October 20, 2013

A Visit to Farley Farm

The great American beauty Lee Miller was a pioneer in the world of supermodels but she was much more than just a pretty face.  Born in Poughkeepsie, New York, in 1907, she began her career as a cover girl for Vogue Magazine and Vanity Fair before moving to Paris in 1929 where she met up with the Surrealists, in particular Man Ray, and moved to the other side of the camera.  Her expertise as a fashion photographer soon expanded into portrait photography and she ultimately became one of the very few female photojournalists to cover the war.


After the stellar world of modeling, the passion and radicalism of the Surrealists and the horrors of World War II, Lee Miller re-invented herself once again, this time as a country lady in East Sussex, England - the wife of artist and writer Roland Penrose and the mistress of Farley Farm.

When a trip to London came up on the calendar (more on this in the next blog post) I booked the air travel to allow an extra day to make the pilgrimage to Farley Farm and a visit the "Home of the Surrealists".  Sunday morning was raining cats and dogs but the tickets had been purchased and it was the only day possible so off we set to Victoria Station to take the train to Lewes.  After a tasty pub lunch we hailed a taxi for the 20 minute drive to Chiddingly, Muddles Green and the Farley Farm House.

Owned and managed by the son and granddaughter of Lee Miller and Roland Penrose, Farley Farm is now the site of a gallery for local artists, a sculpture garden, the Lee Miller Archives and Farley Farm House, the actual home where Lee and Roland lived for 35 years, until she died in 1977.

Given the really nasty weather on my particular Sunday a walk through the sculpture garden was out of the question, but I was able to join a guided tour of the home.  Entering the kitchen at Farley Farm was like going into anybody's country kitchen - except for the Picasso ceramic tile that is set in the backsplash, or the signed and dedicated Picasso lithographs decorating the walls.  You see, Farley Farm became a sort of salon, or cultural meeting place for some of the 20th century's artistic luminaries who came to the English countryside to recharge their batteries and enjoy some of Lee and Roland's famous hospitality.

Farley Farm House remains virtually unchanged from its glory days in the 1950s and 60s when Lee would cook and entertain personages like Man Ray, Henry Moore, Jean Dubuffet, Max Ernst and Pablo Picasso.  The dining room features a large fireplace that is entirely covered with a mural painted by Roland Penrose (see above left) and there are mementos and works of art throughout the home that were received as gifts from famous visitors.

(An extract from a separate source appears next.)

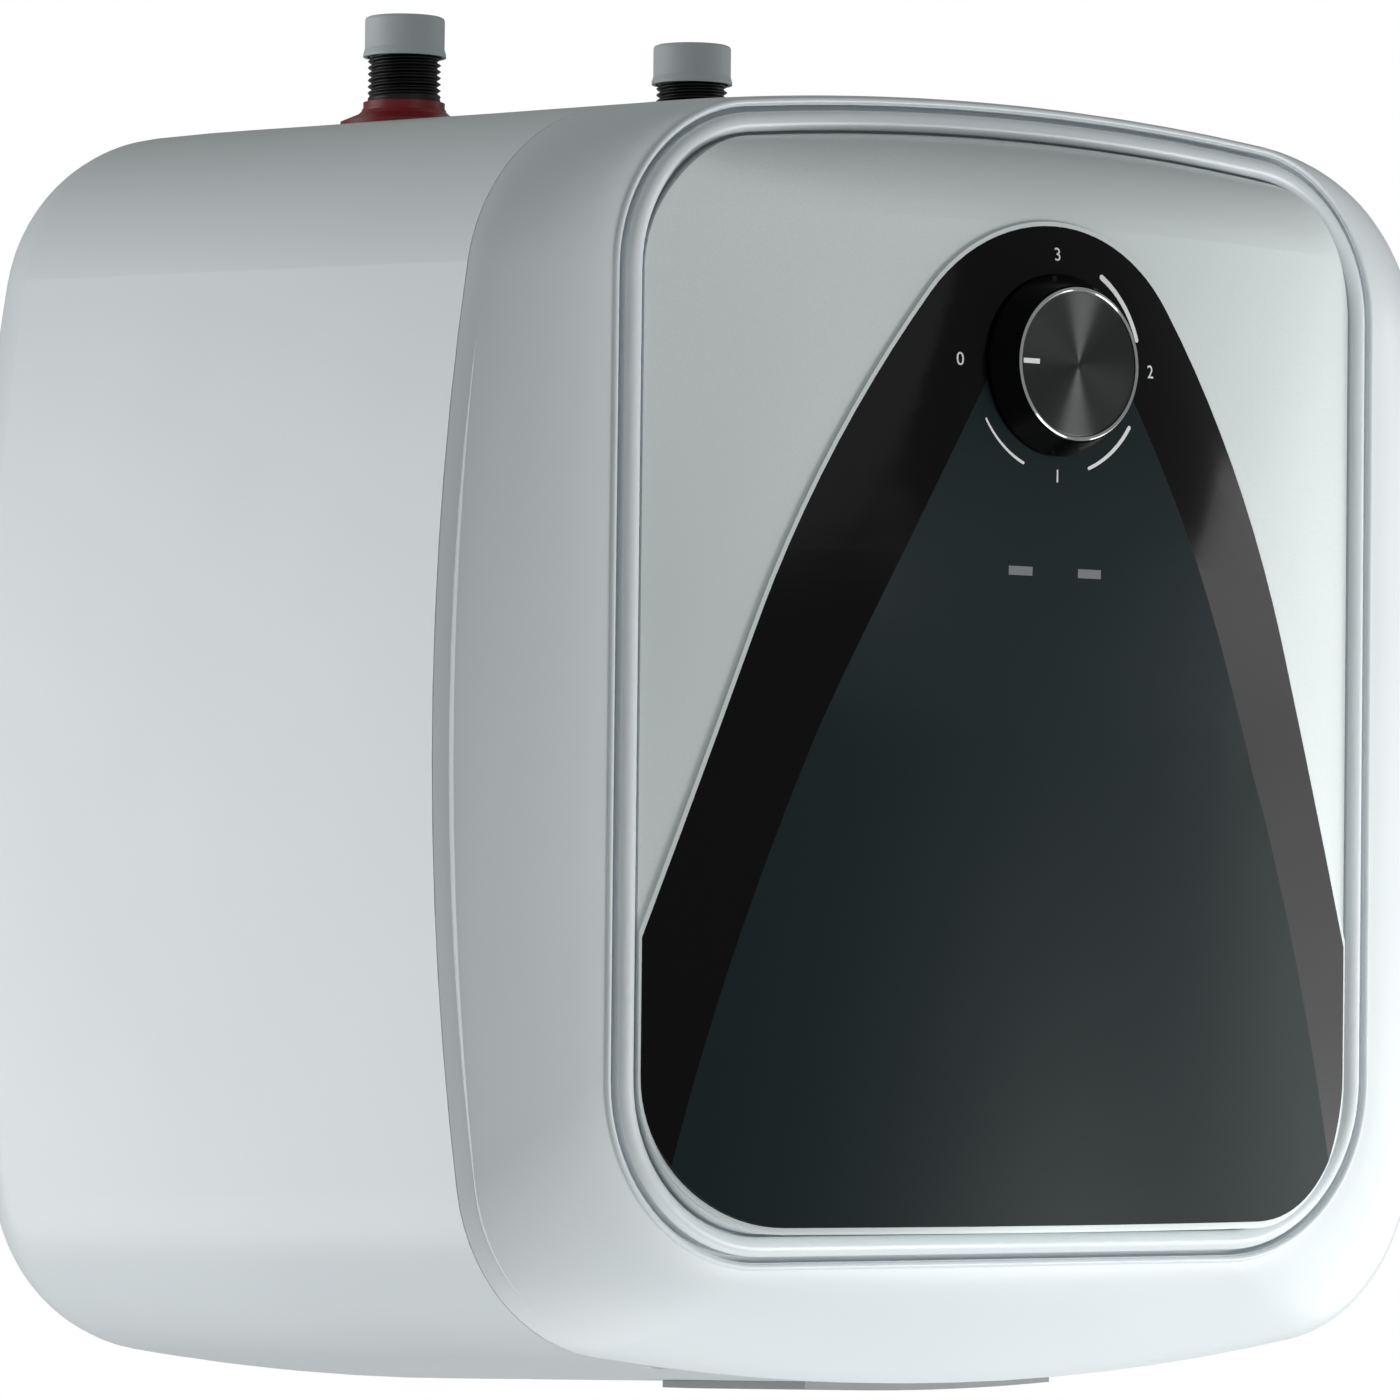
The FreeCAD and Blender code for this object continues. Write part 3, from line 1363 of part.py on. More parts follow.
def make_terminal_block():
    y = joint_y + (service_front + service_back) / 2
    z = terminal_base_z()
    half = terminal_length / 2
    block = box(-half, half, y - terminal_width / 2, y + terminal_width / 2, z - 1.0, z + terminal_height)
    block = block.common(case_block(case_wall + seat_gap, joint_y - 2.0))
    for i in (-1, 0, 1):
        x = i * terminal_pitch
        block = block.cut(rod_z(x, y, 2.6, z + 4.0, z + terminal_height))
        block = block.cut(rod_y(x, z + 5.0, 1.9, y - terminal_width, y + terminal_width))
        if i < 1:
            block = block.cut(box(x + 6.0, x + 8.0, y - terminal_width, y + terminal_width,
                                  z + terminal_height - 3.0, z + terminal_height))
    return block


def make_terminal_screws():
    y = joint_y + (service_front + service_back) / 2
    z = terminal_base_z()
    return [rod_z(i * terminal_pitch, y, 2.6, z + 7.0, z + terminal_height - 2.0) for i in (-1, 0, 1)]


def lead(points):
    return tube_along(points, lead_radius, lead_bend)


def block_exit(x):
    """A lead's first points: out of the terminal block, up inside the foam's pocket and forward."""
    y = joint_y + (service_front + service_back) / 2 - terminal_width / 2
    z = terminal_base_z() + 5.0
    rise = z + wiring_rise
    return [vec(x, y, z), vec(x, y - 9, z), vec(x, y - 9, rise), vec(x, lane_y(), rise)]


def lane_y():
    """The plane in front of the flange's nuts in which the leads run."""
    return flange_front_y - nut_height - 9.0


def make_live_leads():
    """From the terminal block to the cutout, on to the thermostat and from there to the heater."""
    cx, cz = cutout_place()
    tab_y = flange_front_y - cutout_height - cutout_tab_length
    near_y = tab_y - 8.0
    tabs_y = thermostat_back_y() + thermostat_tab_length
    behind_y = tabs_y + 7.0
    left, right = terminal_tab_places()[:2]
    pin_x, pin_z = element_places()[1]
    pin_y = flange_front_y - element_pin_reach
    feed = block_exit(-terminal_pitch)
    feed += [vec(cx - 4, near_y, cz - 30), vec(cx - 4, near_y, cz), vec(cx - 4, tab_y, cz)]
    link = [vec(cx + 4, tab_y, cz), vec(cx + 4, near_y, cz), vec(cx - 10, near_y, cz + lead_sweep),
            vec(cx - 10, behind_y, dial_z - lead_sweep), vec(left[0], behind_y, dial_z + left[1]),
            vec(left[0], tabs_y, dial_z + left[1])]
    out = [vec(right[0], tabs_y, dial_z + right[1]), vec(right[0], behind_y, dial_z + right[1]),
           vec(right[0] + 20, behind_y, dial_z - lead_sweep), vec(right[0] + 20, near_y, cz + lead_sweep),
           vec(pin_x, near_y, pin_z), vec(pin_x, pin_y, pin_z)]
    return [lead(feed), lead(link), lead(out)]


def make_neutral_lead():
    pin_x, pin_z = element_places()[0]
    pin_y = flange_front_y - element_pin_reach
    return lead(block_exit(0.0) + [vec(pin_x, pin_y - 7, pin_z - 24), vec(pin_x, pin_y - 7, pin_z),
                                   vec(pin_x, pin_y, pin_z)])


def make_earth_lead():
    x, z = earth_place()
    end_y = flange_front_y - earth_stud_length
    return lead(block_exit(terminal_pitch) + [vec(earth_lead_side, lane_y(), z - lead_sweep),
                                              vec(earth_lead_side, lane_y(), z),
                                              vec(x + 6, end_y - 6, z), vec(x, end_y - 6, z),
                                              vec(x, end_y, z)])


def export(name, shape):
    """Writes one piece, or several like pieces, to a file of its own."""
    solids = shape if isinstance(shape, list) else [shape]
    whole = Part.makeCompound([solid for piece in solids for solid in piece.Solids])
    if len(whole.Solids) == 1:
        whole = whole.Solids[0]
    whole.exportStep("parts/" + name + ".step")
    print(name, len(whole.Solids), "solids", round(whole.Volume / 1000, 2), "cm3", whole.isValid())


def main():
    os.makedirs("parts", exist_ok=True)
    export("rear_case", make_rear_case())
    export("front_cover", make_front_cover())
    export("trim_ring", make_trim_ring())
    export("face_plate", make_face_plate())
    export("control_panel", make_control_panel())
    export("power_lens", make_lens(1))
    export("heating_lens", make_lens(-1))
    export("indicator_board", make_indicator_board())
    export("indicator_leds", make_leds())
    export("board_screws", make_board_screws())
    export("plate_screws", make_plate_screws())
    export("cover_screws", make_cover_screws())
    export("knob_body", make_knob_body())
    export("knob_rim", make_knob_rim())
    export("knob_face", make_knob_face())
    export("knob_pointer", make_knob_pointer())
    export("thermostat_spindle", make_spindle())
    export("thermostat_plate", make_thermostat_plate())
    export("thermostat_body", make_thermostat_body())
    export("thermostat_tabs", make_thermostat_tabs())
    export("thermostat_screws", make_thermostat_screws())
    export("capillary_tube", make_capillary())
    export("sensing_bulb", make_bulb())
    export("thermowell", make_thermowell())
    export("inner_tank", make_inner_tank())
    export("flange_gasket", make_flange_gasket())
    export("flange_plate", make_flange_plate())
    export("flange_nuts", make_flange_nuts())
    export("heating_element", make_heating_element())
    export("anode_rod", make_anode())
    export("anode_nut", make_anode_nut())
    export("safety_cutout", make_cutout())
    export("cutout_clip", make_cutout_clip())
    export("earth_stud", make_earth_stud())
    export("earth_nut", make_earth_nut())
    export("insulation_front", make_insulation_front())
    export("insulation_rear", make_insulation_rear())
    export("tank_bracket", make_tank_bracket())
    export("hanger_rail", make_hanger_rail())
    export("rail_nuts", make_rail_nuts())
    export("wall_spacers", make_wall_spacers())
    export("hot_nipple", make_pipe(-1))
    export("cold_nipple", make_pipe(1))
    export("hot_outlet_tube", make_inner_tube(-1, middle_z + 100))
    export("cold_dip_tube", make_inner_tube(1, middle_z - dip_tube_bottom))
    export("hot_collar", make_collar(-1))
    export("cold_collar", make_collar(1))
    export("hot_cap", make_cap(-1))
    export("cold_cap", make_cap(1))
    export("cord_bush", make_cord_bush())
    export("cord_bush_nut", make_cord_nut())
    export("service_plate", make_service_plate())
    export("service_screws", make_service_screws())
    export("terminal_block", make_terminal_block())
    export("terminal_screws", make_terminal_screws())
    export("live_leads", make_live_leads())
    export("neutral_lead", make_neutral_lead())
    export("earth_lead", make_earth_lead())


main()
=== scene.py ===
"""The looks of the water heater: materials, threads, the dial's scale, light and camera."""
import json
import math

import bmesh
import bpy
from mathutils import Matrix, Vector
from mathutils.bvhtree import BVHTree


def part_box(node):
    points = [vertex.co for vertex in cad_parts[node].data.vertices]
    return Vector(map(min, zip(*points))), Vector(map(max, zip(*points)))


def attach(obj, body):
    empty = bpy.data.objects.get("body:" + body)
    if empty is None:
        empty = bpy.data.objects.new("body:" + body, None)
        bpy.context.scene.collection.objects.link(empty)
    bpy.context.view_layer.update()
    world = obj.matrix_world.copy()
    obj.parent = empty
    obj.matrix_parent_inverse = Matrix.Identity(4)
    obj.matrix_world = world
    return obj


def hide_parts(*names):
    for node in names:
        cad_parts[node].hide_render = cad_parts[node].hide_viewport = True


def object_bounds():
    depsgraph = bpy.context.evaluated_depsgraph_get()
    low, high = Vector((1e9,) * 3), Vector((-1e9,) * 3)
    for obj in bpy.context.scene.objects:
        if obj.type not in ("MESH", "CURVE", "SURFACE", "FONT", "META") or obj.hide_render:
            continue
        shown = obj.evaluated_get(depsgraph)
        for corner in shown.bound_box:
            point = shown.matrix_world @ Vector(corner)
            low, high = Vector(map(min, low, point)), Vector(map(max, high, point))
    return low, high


# Lengths are in metres.
MM = 0.001

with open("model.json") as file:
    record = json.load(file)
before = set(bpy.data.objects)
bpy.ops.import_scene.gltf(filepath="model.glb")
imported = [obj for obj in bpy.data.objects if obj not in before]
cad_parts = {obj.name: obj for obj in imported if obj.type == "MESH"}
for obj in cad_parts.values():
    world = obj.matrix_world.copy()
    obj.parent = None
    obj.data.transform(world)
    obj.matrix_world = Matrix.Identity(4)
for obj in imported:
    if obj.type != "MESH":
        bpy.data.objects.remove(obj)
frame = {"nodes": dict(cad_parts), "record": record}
cad_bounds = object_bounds()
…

Life at Farley Farm was good, but not perfect.  Despite her meteoric rise to fame as a model, Lee Miller had had a lot of trauma in her life and suffered from what we now call post traumatic stress syndrome.  Raped by a family friend as a young girl, un-ceremoniously dumped as a cover girl when her picture showed up in a Kotex ad, the object of Man Ray's adoration to the point of obsession, a witness to World War II atrocities like the London Blitz and Dachau, and never truly certain of her husband's fidelity, Lee Miller was clinically depressed and drank too much.  She never returned to the darkroom but energetically taught herself to cook and created a little haven for intellectuals who flocked to be in her company in the middle of nowhere.

While Lee Miller's legacy has not kept pace with her cohorts like Man Ray or Berenice Abbott, she is beginning to get the recognition she deserves as a true master of photography.  Her youthful beauty was forever immortalized in print, but her artistic eye and inner sensitivity is finally being appreciated by a wider audience thanks in large part to the efforts of her son, Antony.  Although I was certainly familiar with Lee Miller's life and work, my visit to Farley Farm put it in a new light and I gained a new respect for this remarkable woman.